The Monolingual Presidency

At a 2008 campaign event, Senator Barack Obama responded to the perennial conservative impulse to make English the official language of the United States:
“Instead of worrying about whether immigrants can learn English — they’ll learn English — you need to make sure your child can speak Spanish. You should be thinking about, how can your child become bilingual? We should have every child speaking more than one language.”
Ironically, however, President Obama cannot speak a second language himself. He cannot converse with foreign leaders in their native tongue, nor can he speak with the millions of immigrants in this country in their first language. Although the annals of American political rhetoric are replete with laudatory remarks for the diverse combination of peoples, cultures, and languages unique to the United States, our Heads of State have been largely unrepresentative of America’s lingual vibrancy. President Obama is not the first President to lack multilingual faculties, nor should he shoulder all the blame for this being the case.
Blame the System
The disconnect today between vaunted American ideals of multiculturalism and the reality of Anglophone dominance in the presidency can in large part be traced to the American electoral system.

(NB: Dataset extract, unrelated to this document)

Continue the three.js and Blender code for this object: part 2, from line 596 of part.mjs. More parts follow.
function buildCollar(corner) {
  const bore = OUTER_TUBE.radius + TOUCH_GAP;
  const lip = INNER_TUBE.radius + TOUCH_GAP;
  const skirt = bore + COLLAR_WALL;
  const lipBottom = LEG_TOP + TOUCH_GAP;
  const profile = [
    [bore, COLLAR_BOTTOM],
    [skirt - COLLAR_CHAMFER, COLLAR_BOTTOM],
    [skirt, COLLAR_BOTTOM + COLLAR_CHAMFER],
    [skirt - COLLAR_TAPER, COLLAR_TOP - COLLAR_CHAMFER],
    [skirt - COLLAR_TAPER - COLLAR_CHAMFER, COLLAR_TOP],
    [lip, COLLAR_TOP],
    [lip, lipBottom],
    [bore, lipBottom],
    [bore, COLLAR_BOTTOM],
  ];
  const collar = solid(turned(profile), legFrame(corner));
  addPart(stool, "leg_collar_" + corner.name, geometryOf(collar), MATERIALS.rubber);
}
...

In 1968, the McGovern-Fraser Commission altered the power dynamic of the electoral system. The advent and spread of primary elections may have empowered the voting public at the expense of party leaders, but it also changed the types of candidates preferred for nomination. Since primary voters tend to be demographically unrepresentative of the larger electorate (and some closed primaries exclude non-partisans from participating), successful nominees usually resemble primary voters’ likeness.
The ideal nominee, therefore, is one who has the durability and charisma to survive the protracted yearlong nomination process, has the outward projection of erudition, demonstrates an intense and visible sense of patriotism, and so forth. Even though people rave about the comparative advantages of multilingualism in searching for a job in today’s global economy, nowhere on the list of qualifications is the presidential nominee expected to be fluent in a language other than English.
This is, of course, to be expected, since only 14 percent of Americans can claim fluency in conventional Spanish, with other languages lagging way behind. We are very much an insular country and thus, the President’s relation to non-English-speaking Americans and immigrants (those who generally cannot vote to begin with), or even to delegates of foreign countries with whom the U.S. maintains relations, is not a priority.
Those who deviate from this pattern have suffered at least temporary setbacks. During last year’s Republican primary, Mitt Romney and Jon Huntsman were criticized for their abilities to speak French and Mandarin, respectively, and were viewed by some Republican primary voters as less patriotic than their opponents. In 2004, Democratic nominee John Kerry’s fluency in French, which had hitherto been a campaign secret, was revealed when prompted at a campaign rally, leading some in the media to believe it would cost him.
Perhaps today’s electoral set-up helps to explain why the United States has not had a President fluent in a language other than English since Franklin D. Roosevelt (French and German) in 1945, before McGovern-Fraser.
The Comparative Perspective
Naturally, American exceptionalism is alive and well today. Just as the U.S. Dollar is the reserve currency of the world, English has become the reserve language of the world, spoken as the official language of more countries than any other in the world. Every nation has an army of translators fluent in as many languages as there are countries who serve as the conduits of foreign policy exchanges.
The U.S.’s superpower status and relative geographic isolation from Europe, Asia, and Africa, however, do not mean it operates in a vacuum when it comes to foreign policy – the rules of engagement remain the same.
The leaders of the G8 countries, the top eight economies in the world today, do not rest on their laurels as a pretext to remain insular. Instead, they carry out their business in a variety of languages embracing the diverse tongues of their native country, as well as the surrounding international community. And the multilingual impulse is widespread through their government leadership. For example, even though British Prime Minister David Cameron is like President Obama in being nothing more than an Anglophone, Deputy Prime Minister Nick Clegg speaks five languages fluently.
Consequences
In an age of rapid translation, why does any of this matter?
As any linguist will tell you, understanding the literal meaning of a word through translation is one thing, but appreciating another culture and frame of mind is quite another and has broad ramifications on policy decisions. One need look no further than to the cordial relations between former Prime Ministers Tony Blair and Nicolas Sarkozy, mediated through the French language, to see the benefits of cultural concordance and mutual understanding.
More than international positioning, however, a U.S. president with multilingual faculties would provide symbolic leadership domestically, as well. Aside from the obvious boon it would be to claiming authority on issues like immigration, the American education system stands to benefit from top-down leadership. According to the Center for Implied Linguistics, the percentage of U.S. middle schools offering foreign language instruction fell from 75 percent to 58 percent between 1997 and 2008 – and that was before the Great Recession. The President has the power to set priorities from the top and demonstrate the opportunities made possible by a multilingual background.
The United States may be exceptional in every respect, but that does not mean it has to remain ignorant of the world around it either.